Qui leur offrit grands courtoisies
En fait d'armes de toutes guises .

 

Qui leur offrit une courtoisie guerrière,
Prêt à se battre sous toutes les formes.

 


Le fort avoit envitaillé
Et moult tres-bien embataillé

Pour le recepvre à lie chère ;

 


Il avait ravitaillé la forteresse
Et préparé une solide défense
Pour accueillir l’ennemi avec détermination.

 

Et si avoit mis la banière
Du duc en hault sur le chastel ;

 

Il avait aussi hissé la bannière
Du duc tout en haut du château.


L'estat dedans estoit moult bel,
Car canons et artillerie ,
Bonnes gens d'armes tretous de trie ,
Qui estoient aspres et delivres
Avoit dedans , et assez vivres.

 


L’état des lieux était très bon,
Avec des canons, de l’artillerie,
Et de nombreux soldats d’élite,
Rapides, audacieux et bien équipés,
Ainsi que des vivres en abondance.


L'Amiraut lors va envoier
Jusqu'au chasteau un escuier
Pour suplier à Jehan d'Ust

 

L’amiral espagnol envoya alors
Un écuyer au château
Pour supplier Jean d’Ust,


Courtoisement que il li pleust
Retenir là ceul escuier ,
Et aux galées envoier
Un gentilhomme parler à li ;

 


Avec courtoisie,
De retenir cet écuyer en otage
Et d’envoyer un gentilhomme aux galères
Pour parler avec lui.

Jehan de rien n'en a failli ,
Ains envoia jusqu'aux galées
Du chasteau Jehan de Henlées ( 1) ...

 

Jean d’Ust ne manqua pas à son devoir
Et envoya vers les galères
Jean de Henlées, un homme du château...

 

 

(1 ) On dit aujourd'hui Henleix . C'est un nom breton, dont le radical indique presque certainement le passage d'une voie romaine.
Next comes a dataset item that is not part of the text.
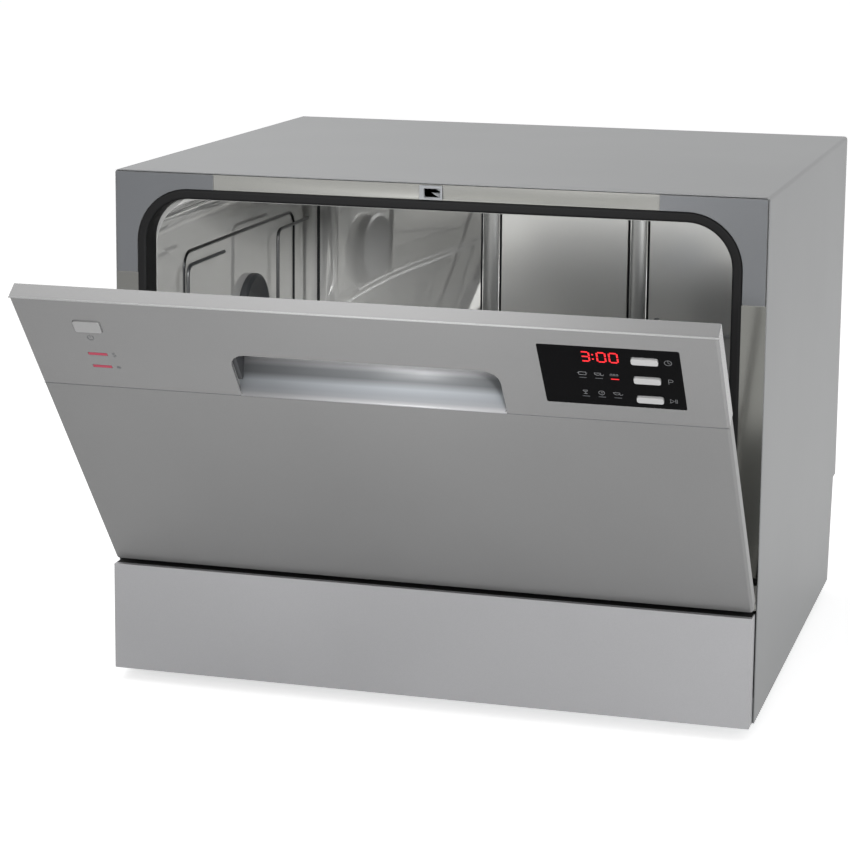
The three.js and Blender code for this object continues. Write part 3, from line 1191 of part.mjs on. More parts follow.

La famille de Henleix, dont le manoir était situé près du phare actuel du Commerce, était la plus puissante de la paroisse , comme celle d'Ust à Saint-André. Nous aurons aussi occasion de publier des documents intéressants sur le fief de Henleix et sur ses possesseurs .

 

L'écuyer espagnol était tout simplement un espion de l'amiral , et Jehan d'Ust s'en était aperçu ; mais comme il ne craignait rien , il renvoya très courtoisement cette sorte d'otage, au retour de Henlées , qui revint sans avoir rien conclu : et l'écuyer alla faire son rapport qui fit perdre l'envie aux Espagnols d'attaquer Saint-Nazaire :

 

 

... Il sot bien dire l'ordennance
Du fort et toute la deffense ,
Et dit bien que viande preste
N'estoit pas de prandre tel beste ;
Comme dedans estoit enclose ;
Ce lui sembloit diverse chose.
Tantost que l'Ammiraut oüit
Ce que l'escuier li ot dit ;
Les galées et leurs pannons
Fist esloigner pour les canons ;
Et envoia jusques à Nantes
Deux galées les plus parentes
Pour montrer qu'ilz étoient venus :
Si estoint-ils pouvres et nuz,
Chetiffs et las et affamez ,
Et n'estoint pas de tous armez ; …..

Celui-ci expliqua en détail
L’organisation et la défense du fort,
Et affirma que tenter de s’emparer du château
Serait aussi difficile que d’attraper une bête féroce.
Ce siège lui semblait voué à l’échec.

Dès que l’amiral entendit
Ce que l’écuyer lui avait rapporté,
Il fit éloigner les galères et leurs bannières
Pour éviter le feu des canons.
Il envoya aussi deux galères
Vers Nantes, les plus rapides,
Pour annoncer leur arrivée.
Mais ses hommes étaient pauvres et mal en point,
Fatigués, affamés et démunis,
Et même pas tous armés...

 

 

Cependant trois cents Espagnols s'étant hasardés à faire une descente , Guillaume du Chastel, à la tête de seize Bretons seulement, marcha contre eux, en tua plusieurs et mit le reste en fuite. Les fuyards portèrent l'alarme dans toute la flotte , ce qui obligea l'amiral de remettre à la voile et d'aller tenter fortune ailleurs . Il vogua du côté de Rhuys, ajoute Dom Lobineau qui a minutieusement analysé la vieille chronique, et il y fit débarquer cinquante-cinq hommes ;

 

mais Jean de Malestroit, avec environ dix lances ne leur donna pas le temps de faire beaucoup de désordre : « il en tua trente-trois et fit les autres prisonniers . Après ce second échec les Espagnols n'osèrent plus faire de descentes en Bretagne et s'en retournérent chargés de confusion . (1)

 

>>(1) DOM LOBINEAU, Histoire de Bretagne, I. 426.